Do this:
Gather from the material every line that contains the string "lifts".

Material for this exercise:
------------------------
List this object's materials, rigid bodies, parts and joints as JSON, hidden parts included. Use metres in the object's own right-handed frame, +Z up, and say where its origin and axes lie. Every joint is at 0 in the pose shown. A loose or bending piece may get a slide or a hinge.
------------------------
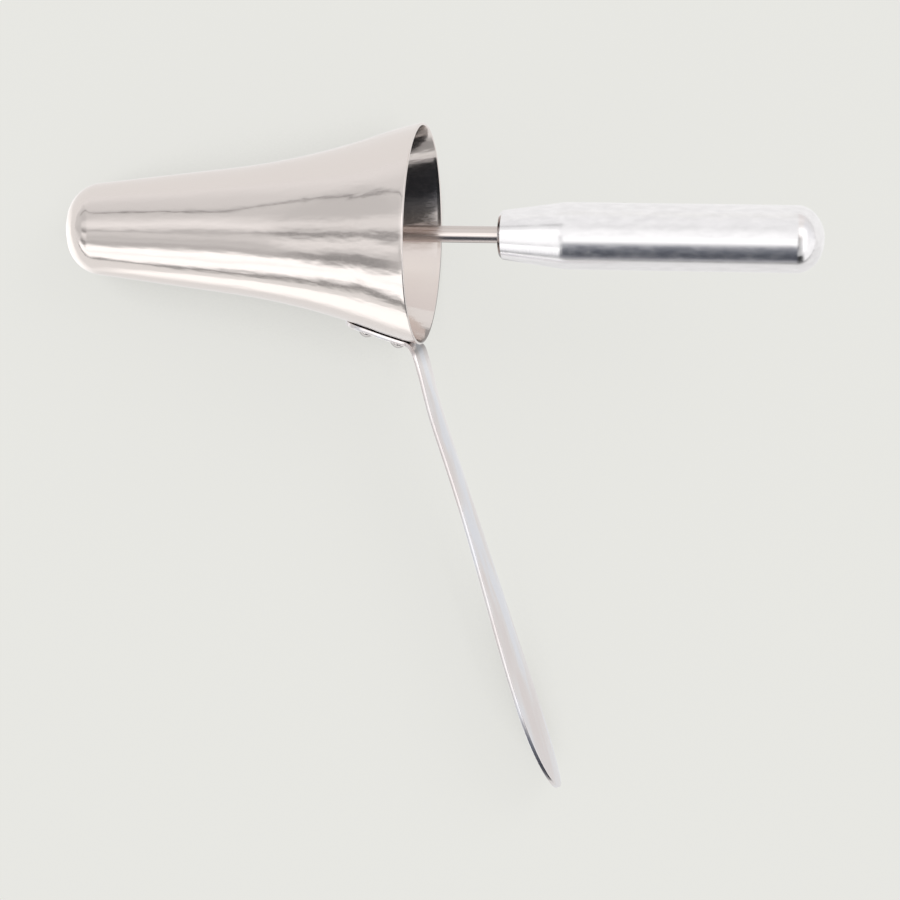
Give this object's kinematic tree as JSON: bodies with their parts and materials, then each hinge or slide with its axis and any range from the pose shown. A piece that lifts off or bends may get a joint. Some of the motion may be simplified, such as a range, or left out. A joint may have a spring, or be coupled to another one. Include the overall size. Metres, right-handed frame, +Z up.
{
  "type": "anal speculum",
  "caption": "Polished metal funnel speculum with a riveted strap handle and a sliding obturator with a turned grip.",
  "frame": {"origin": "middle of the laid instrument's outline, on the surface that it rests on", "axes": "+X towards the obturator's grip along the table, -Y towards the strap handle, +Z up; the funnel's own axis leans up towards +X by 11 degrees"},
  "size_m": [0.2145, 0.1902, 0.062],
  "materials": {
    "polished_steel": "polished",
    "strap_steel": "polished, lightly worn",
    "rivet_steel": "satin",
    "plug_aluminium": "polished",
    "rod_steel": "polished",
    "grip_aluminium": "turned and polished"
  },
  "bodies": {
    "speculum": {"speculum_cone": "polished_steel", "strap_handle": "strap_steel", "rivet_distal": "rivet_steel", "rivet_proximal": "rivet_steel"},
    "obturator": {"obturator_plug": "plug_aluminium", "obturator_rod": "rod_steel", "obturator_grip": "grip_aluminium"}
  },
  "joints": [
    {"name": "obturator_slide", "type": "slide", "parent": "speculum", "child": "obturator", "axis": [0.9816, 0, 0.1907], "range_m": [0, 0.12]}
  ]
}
------------------------
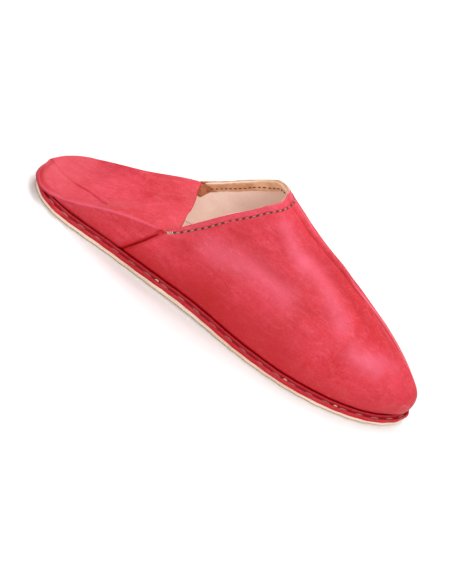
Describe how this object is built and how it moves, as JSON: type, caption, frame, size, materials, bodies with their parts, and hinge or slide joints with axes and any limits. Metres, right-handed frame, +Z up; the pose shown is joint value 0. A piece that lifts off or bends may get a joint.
------------------------
The solution:
Give this object's kinematic tree as JSON: bodies with their parts and materials, then each hinge or slide with its axis and any range from the pose shown. A piece that lifts off or bends may get a joint. Some of the motion may be simplified, such as a range, or left out. A joint may have a spring, or be coupled to another one. Include the overall size. Metres, right-handed frame, +Z up.
Describe how this object is built and how it moves, as JSON: type, caption, frame, size, materials, bodies with their parts, and hinge or slide joints with axes and any limits. Metres, right-handed frame, +Z up; the pose shown is joint value 0. A piece that lifts off or bends may get a joint.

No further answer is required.